• DATASET CONTENT
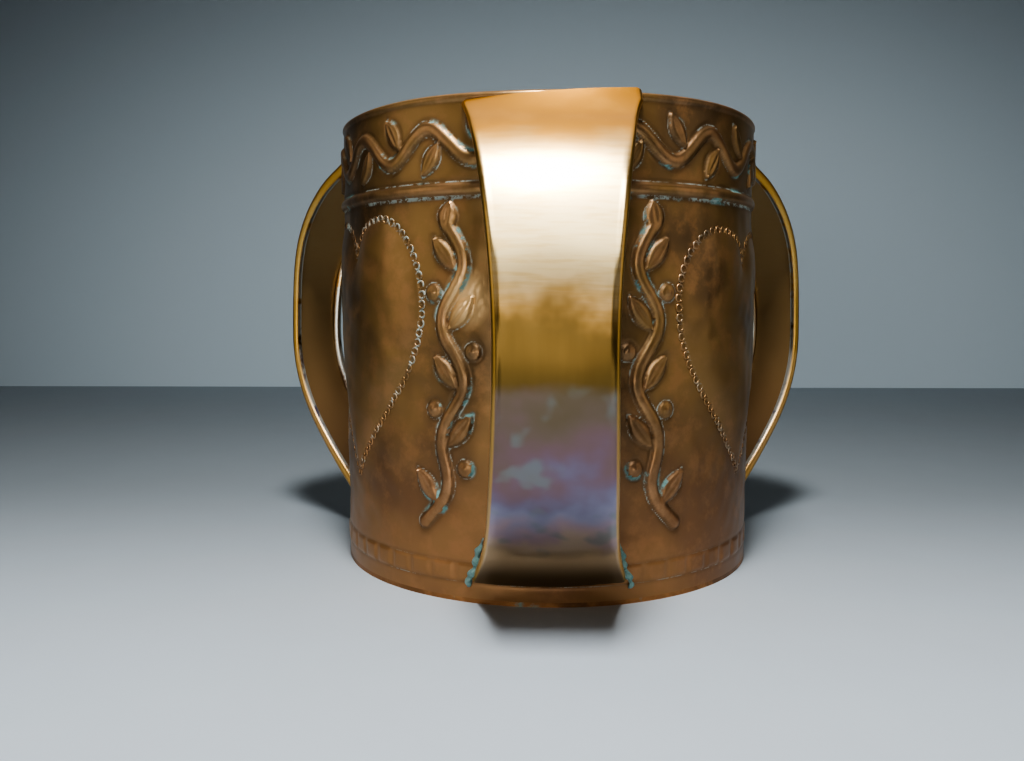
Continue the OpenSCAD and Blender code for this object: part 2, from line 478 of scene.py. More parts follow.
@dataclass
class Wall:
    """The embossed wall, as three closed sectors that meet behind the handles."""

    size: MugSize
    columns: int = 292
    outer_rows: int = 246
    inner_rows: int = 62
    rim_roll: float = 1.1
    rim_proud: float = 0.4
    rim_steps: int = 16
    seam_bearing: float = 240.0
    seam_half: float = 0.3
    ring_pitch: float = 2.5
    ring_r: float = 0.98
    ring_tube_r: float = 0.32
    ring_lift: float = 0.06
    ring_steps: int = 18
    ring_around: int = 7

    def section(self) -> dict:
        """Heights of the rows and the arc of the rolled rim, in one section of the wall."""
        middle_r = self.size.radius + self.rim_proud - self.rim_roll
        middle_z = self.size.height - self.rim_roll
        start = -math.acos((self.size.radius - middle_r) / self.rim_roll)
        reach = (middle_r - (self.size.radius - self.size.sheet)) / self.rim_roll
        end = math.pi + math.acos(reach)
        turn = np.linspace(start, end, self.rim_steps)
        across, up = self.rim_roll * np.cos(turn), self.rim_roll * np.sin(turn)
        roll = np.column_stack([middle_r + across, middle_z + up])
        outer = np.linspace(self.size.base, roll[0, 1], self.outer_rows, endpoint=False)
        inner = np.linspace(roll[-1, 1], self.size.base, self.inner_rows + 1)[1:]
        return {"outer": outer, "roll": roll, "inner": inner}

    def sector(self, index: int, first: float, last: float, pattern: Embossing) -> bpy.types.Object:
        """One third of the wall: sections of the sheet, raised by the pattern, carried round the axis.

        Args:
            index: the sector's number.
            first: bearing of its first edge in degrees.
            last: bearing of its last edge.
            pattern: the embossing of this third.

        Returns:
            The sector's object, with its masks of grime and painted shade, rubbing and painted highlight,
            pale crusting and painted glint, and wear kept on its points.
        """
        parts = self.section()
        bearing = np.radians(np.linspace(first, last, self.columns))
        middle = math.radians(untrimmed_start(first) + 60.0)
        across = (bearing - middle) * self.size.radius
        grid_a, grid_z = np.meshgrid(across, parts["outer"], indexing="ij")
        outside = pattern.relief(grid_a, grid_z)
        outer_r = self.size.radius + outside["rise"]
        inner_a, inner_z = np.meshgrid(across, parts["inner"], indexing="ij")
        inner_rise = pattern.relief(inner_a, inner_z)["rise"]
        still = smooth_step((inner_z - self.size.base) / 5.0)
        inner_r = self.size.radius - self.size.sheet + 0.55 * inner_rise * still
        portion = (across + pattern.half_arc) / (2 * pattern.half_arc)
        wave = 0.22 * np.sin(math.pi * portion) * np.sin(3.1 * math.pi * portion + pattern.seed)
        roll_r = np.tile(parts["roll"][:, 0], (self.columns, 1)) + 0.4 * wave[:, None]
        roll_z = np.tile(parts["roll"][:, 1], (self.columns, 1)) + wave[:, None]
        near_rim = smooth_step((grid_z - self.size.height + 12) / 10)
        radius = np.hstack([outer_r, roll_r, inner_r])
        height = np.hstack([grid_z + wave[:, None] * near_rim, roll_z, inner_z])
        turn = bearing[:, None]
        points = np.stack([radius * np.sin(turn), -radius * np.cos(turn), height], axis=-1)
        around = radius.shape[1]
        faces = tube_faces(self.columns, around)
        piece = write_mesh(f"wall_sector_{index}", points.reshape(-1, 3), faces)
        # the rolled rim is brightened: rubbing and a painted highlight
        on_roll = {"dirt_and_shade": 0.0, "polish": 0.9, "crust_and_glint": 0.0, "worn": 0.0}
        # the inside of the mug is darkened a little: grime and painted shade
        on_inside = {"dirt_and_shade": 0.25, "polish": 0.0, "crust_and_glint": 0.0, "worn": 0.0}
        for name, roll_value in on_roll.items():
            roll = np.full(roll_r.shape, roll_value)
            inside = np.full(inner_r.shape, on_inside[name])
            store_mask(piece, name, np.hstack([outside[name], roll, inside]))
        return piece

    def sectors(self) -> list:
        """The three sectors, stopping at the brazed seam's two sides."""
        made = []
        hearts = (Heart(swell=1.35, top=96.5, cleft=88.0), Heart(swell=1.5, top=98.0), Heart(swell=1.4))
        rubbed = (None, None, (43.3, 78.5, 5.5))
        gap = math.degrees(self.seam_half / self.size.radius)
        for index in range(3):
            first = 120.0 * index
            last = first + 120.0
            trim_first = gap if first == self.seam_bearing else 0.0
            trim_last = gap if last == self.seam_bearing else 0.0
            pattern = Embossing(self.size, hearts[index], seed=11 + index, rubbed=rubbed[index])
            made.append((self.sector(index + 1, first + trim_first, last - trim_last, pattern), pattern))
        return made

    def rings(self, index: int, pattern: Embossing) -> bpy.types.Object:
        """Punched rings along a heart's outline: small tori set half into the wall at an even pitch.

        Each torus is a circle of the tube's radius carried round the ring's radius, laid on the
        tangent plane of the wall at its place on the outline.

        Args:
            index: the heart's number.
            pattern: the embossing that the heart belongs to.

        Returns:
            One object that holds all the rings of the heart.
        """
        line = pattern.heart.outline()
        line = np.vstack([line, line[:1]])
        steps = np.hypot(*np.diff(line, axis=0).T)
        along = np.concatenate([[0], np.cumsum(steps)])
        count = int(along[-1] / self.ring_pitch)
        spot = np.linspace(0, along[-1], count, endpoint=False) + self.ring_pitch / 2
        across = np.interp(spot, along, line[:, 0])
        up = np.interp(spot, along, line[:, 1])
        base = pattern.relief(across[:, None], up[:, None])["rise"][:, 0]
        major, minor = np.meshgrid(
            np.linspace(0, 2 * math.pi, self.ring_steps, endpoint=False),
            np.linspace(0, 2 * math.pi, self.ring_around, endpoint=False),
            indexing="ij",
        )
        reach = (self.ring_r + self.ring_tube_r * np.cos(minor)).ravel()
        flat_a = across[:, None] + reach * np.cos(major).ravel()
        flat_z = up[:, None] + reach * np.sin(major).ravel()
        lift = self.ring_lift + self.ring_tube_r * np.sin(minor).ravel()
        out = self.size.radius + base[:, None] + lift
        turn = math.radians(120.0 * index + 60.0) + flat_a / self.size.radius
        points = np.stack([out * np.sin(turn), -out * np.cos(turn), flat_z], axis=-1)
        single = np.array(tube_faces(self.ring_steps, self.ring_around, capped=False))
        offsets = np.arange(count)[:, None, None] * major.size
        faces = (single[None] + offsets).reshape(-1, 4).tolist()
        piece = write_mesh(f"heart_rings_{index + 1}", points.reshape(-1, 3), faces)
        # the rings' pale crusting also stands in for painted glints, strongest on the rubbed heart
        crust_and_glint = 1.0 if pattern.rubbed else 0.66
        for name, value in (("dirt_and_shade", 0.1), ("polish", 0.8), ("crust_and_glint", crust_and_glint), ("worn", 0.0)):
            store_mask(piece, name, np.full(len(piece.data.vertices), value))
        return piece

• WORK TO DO
Everything from the first line above through the line that contains "embossed wall, as" should be duplicated exactly, please, and nothing beyond it.

• TASK ANSWER
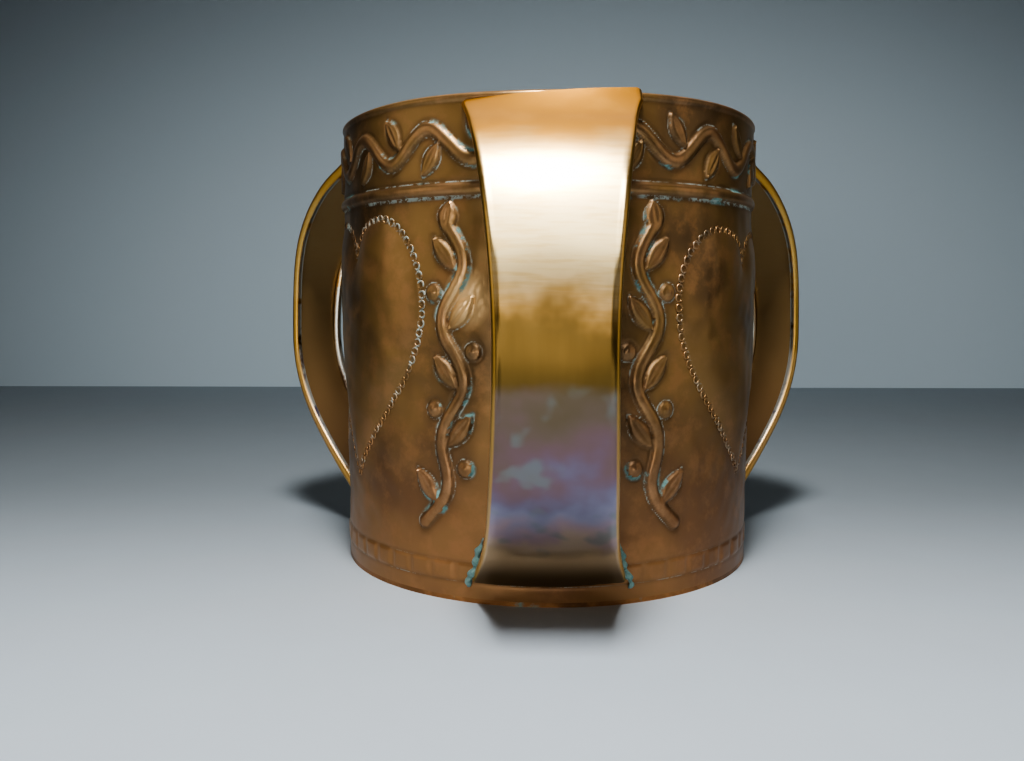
Continue the OpenSCAD and Blender code for this object: part 2, from line 478 of scene.py. More parts follow.
@dataclass
class Wall:
    """The embossed wall, as three closed sectors that meet behind the handles."""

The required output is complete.